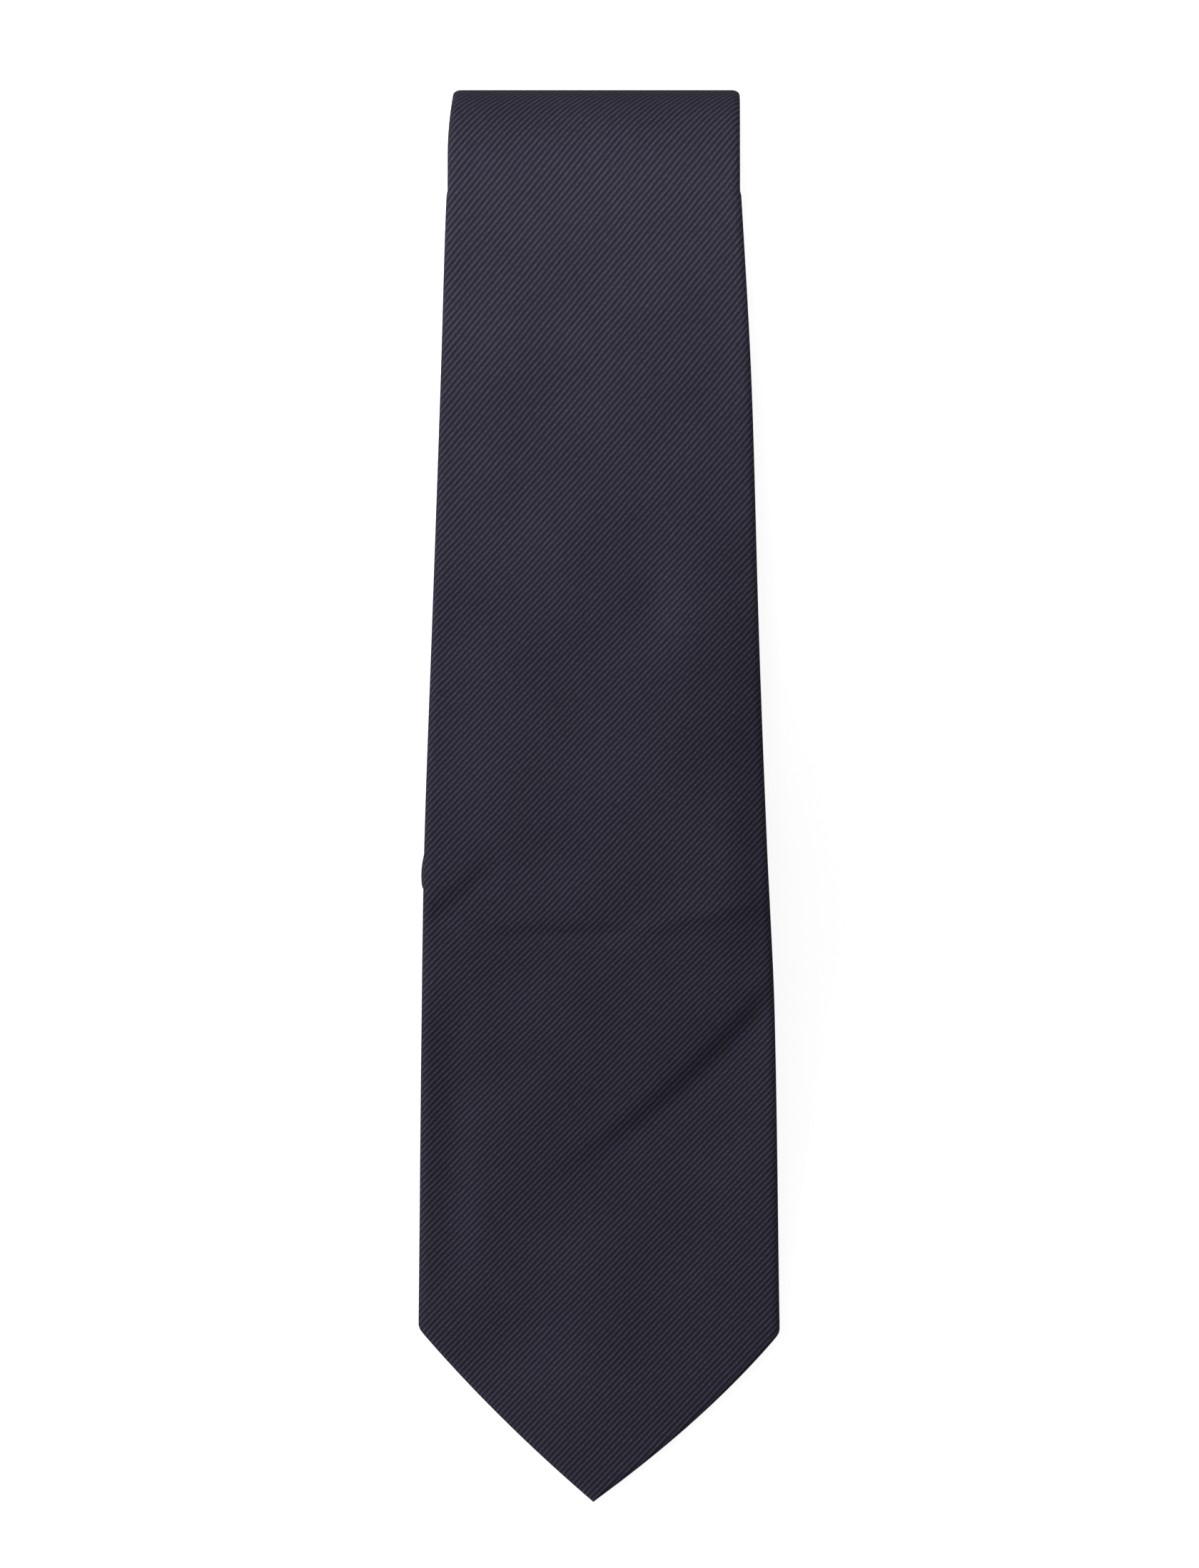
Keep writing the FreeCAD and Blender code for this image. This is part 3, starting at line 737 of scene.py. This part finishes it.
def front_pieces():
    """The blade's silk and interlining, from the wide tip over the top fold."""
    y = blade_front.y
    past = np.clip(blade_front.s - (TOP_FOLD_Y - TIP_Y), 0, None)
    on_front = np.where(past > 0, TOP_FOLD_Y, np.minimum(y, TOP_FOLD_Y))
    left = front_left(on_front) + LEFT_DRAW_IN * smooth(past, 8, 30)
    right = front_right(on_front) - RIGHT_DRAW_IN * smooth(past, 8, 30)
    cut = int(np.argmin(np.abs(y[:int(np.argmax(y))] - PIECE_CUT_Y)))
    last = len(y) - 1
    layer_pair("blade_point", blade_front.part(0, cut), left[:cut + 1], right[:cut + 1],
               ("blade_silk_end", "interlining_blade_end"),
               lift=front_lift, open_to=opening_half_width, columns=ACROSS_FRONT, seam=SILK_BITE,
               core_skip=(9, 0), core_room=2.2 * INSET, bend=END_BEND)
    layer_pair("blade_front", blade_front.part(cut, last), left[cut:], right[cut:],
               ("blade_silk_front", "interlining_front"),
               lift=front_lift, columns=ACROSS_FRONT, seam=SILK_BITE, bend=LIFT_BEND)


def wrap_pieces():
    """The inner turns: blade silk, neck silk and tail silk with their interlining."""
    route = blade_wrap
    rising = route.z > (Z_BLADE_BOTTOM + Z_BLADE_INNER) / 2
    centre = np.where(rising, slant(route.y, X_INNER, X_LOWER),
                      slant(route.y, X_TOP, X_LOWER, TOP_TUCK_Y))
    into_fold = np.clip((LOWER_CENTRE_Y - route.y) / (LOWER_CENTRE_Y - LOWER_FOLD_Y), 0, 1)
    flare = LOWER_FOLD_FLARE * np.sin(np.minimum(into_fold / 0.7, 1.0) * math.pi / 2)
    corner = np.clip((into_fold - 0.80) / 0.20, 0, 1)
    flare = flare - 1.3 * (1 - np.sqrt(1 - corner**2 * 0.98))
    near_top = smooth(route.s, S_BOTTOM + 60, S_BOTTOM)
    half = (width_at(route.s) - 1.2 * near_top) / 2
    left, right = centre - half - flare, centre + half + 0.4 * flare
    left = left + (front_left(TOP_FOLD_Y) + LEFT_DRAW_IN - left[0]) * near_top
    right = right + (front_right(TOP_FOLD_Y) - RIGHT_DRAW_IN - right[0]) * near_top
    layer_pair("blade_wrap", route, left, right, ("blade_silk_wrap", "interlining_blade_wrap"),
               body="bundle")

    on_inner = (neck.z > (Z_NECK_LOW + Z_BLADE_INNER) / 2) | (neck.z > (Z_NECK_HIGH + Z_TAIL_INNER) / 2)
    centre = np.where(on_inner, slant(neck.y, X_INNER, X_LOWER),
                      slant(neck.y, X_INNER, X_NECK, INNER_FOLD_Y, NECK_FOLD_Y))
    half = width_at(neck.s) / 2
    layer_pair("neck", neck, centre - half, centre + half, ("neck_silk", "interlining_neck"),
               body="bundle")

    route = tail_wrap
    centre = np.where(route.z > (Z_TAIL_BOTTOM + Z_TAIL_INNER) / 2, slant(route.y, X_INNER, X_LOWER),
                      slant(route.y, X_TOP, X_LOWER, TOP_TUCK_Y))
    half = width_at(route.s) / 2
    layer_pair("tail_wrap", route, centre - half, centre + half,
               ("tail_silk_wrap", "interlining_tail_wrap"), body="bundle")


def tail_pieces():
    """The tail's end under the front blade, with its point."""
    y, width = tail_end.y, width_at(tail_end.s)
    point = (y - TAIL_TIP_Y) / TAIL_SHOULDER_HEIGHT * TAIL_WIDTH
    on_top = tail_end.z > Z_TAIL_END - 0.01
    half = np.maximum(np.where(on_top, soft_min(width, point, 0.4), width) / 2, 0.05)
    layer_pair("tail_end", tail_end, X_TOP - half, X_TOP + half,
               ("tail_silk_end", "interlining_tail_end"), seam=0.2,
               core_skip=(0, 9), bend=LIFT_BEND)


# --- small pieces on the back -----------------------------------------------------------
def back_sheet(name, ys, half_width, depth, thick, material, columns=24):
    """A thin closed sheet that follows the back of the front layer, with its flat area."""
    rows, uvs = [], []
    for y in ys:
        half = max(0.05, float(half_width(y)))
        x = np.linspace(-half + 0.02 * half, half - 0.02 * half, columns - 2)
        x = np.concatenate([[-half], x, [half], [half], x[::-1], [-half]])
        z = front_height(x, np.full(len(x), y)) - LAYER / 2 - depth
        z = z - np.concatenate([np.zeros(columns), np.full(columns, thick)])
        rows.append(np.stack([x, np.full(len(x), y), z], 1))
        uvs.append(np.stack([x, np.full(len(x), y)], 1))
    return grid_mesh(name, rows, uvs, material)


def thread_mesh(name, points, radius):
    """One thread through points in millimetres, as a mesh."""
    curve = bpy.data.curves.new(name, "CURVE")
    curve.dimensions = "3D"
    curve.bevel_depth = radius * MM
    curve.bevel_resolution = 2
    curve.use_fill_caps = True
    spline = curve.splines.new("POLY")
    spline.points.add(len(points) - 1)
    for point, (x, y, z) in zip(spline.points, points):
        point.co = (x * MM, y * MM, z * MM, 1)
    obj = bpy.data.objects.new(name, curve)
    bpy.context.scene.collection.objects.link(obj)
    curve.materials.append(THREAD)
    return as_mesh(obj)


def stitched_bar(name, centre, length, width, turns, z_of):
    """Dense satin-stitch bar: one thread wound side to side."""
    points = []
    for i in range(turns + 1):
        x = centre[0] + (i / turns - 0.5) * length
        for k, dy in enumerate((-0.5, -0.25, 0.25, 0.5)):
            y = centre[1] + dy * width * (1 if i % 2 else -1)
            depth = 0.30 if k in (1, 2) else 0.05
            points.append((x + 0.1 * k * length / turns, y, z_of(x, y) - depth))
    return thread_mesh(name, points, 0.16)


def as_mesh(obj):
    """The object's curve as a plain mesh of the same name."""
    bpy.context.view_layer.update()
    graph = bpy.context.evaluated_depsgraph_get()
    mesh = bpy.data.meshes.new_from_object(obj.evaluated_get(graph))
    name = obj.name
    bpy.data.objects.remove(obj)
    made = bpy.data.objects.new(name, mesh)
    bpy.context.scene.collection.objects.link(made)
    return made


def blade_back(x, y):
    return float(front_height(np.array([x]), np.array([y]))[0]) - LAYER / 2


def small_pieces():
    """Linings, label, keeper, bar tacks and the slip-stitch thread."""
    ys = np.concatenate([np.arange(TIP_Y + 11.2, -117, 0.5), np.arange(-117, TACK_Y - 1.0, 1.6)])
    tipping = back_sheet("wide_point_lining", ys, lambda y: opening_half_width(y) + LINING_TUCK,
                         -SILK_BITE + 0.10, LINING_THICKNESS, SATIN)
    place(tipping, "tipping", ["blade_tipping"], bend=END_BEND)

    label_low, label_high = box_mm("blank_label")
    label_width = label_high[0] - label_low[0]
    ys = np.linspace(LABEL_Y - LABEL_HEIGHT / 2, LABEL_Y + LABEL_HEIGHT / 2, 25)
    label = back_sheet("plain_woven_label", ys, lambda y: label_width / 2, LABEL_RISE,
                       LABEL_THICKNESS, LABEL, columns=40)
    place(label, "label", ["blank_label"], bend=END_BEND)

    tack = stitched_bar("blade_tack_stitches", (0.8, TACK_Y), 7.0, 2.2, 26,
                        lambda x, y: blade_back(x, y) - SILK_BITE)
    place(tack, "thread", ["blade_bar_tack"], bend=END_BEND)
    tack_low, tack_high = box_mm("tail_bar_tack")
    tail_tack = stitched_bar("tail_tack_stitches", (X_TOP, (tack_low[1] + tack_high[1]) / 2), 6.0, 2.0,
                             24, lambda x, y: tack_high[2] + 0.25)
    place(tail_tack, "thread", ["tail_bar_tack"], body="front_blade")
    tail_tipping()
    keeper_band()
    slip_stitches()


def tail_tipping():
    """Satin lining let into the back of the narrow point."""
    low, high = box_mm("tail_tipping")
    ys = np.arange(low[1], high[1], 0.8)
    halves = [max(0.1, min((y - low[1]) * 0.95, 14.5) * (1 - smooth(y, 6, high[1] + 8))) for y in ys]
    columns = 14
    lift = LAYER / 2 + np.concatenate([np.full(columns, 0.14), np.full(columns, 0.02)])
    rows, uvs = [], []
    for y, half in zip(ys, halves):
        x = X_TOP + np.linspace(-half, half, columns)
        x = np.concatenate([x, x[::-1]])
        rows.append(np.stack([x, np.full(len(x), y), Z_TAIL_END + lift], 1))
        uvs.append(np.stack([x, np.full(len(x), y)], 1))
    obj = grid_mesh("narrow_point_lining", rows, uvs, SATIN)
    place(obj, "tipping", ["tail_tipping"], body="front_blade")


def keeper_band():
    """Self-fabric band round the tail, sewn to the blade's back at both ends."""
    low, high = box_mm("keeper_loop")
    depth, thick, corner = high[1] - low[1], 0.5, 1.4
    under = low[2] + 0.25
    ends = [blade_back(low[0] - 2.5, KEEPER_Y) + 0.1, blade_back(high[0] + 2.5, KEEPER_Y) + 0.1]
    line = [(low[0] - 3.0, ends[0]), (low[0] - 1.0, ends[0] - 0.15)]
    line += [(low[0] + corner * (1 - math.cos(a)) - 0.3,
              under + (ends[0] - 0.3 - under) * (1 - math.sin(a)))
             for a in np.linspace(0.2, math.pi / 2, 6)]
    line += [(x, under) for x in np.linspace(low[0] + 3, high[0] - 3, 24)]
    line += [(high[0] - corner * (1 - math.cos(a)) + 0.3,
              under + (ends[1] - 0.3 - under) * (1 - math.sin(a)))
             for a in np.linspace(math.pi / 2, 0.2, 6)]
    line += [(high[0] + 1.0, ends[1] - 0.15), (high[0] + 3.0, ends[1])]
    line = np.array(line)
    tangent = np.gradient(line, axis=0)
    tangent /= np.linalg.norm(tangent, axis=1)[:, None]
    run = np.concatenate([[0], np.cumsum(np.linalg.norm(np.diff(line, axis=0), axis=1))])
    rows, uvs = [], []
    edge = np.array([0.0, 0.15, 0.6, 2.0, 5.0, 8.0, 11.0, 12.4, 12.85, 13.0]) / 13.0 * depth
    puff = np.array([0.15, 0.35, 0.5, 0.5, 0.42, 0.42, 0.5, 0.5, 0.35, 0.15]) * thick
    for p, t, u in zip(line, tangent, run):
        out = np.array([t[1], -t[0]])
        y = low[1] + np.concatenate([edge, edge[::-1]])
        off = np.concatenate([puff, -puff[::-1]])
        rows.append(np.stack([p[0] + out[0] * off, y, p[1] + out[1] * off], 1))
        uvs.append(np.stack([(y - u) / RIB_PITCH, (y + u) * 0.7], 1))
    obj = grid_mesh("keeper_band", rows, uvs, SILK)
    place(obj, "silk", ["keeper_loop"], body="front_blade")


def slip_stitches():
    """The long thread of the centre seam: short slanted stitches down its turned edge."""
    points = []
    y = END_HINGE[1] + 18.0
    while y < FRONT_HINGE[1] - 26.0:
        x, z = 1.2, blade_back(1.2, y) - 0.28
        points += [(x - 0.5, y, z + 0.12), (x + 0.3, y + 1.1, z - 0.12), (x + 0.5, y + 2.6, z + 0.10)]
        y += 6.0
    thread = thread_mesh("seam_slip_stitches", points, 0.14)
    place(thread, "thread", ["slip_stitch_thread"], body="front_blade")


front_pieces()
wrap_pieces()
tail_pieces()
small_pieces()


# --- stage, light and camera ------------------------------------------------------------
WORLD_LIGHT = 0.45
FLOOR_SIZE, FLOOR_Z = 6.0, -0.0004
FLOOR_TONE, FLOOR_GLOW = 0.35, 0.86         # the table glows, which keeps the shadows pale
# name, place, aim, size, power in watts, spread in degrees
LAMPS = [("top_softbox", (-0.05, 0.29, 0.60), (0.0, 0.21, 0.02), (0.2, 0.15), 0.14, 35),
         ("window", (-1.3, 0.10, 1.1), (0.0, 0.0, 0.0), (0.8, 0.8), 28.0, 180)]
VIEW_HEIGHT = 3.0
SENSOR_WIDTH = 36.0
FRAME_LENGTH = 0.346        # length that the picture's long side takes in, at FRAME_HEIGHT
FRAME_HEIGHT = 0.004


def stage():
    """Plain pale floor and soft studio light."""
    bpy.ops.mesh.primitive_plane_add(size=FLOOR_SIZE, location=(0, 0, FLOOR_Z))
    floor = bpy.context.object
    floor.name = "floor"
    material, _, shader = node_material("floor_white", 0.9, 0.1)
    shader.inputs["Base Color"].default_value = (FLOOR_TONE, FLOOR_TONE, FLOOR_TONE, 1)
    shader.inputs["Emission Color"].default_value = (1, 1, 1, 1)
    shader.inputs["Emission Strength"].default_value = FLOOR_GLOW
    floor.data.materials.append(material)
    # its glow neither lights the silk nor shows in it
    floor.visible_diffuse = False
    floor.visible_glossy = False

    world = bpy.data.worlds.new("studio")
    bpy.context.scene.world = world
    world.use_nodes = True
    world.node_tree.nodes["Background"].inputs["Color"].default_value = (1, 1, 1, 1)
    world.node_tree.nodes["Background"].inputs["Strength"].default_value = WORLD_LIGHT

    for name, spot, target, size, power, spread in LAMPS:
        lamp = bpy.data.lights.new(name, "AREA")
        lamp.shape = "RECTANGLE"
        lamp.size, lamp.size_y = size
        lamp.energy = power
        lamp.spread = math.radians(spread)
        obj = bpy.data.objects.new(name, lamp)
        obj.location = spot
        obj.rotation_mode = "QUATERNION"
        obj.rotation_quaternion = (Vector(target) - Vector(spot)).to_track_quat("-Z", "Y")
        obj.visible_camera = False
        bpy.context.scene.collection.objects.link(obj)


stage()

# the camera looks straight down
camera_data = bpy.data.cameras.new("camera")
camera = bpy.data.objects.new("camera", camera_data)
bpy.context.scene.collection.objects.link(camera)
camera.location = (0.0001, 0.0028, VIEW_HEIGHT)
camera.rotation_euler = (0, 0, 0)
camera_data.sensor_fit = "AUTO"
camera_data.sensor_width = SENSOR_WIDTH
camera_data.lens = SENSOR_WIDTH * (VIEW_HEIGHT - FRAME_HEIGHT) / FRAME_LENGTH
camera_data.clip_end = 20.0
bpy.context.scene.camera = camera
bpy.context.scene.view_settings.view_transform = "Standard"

◆ **Task goal**
Go through the listing above and report how many of its lines contain the word "scene", with only the number as output.

◆ **Result of the task**
8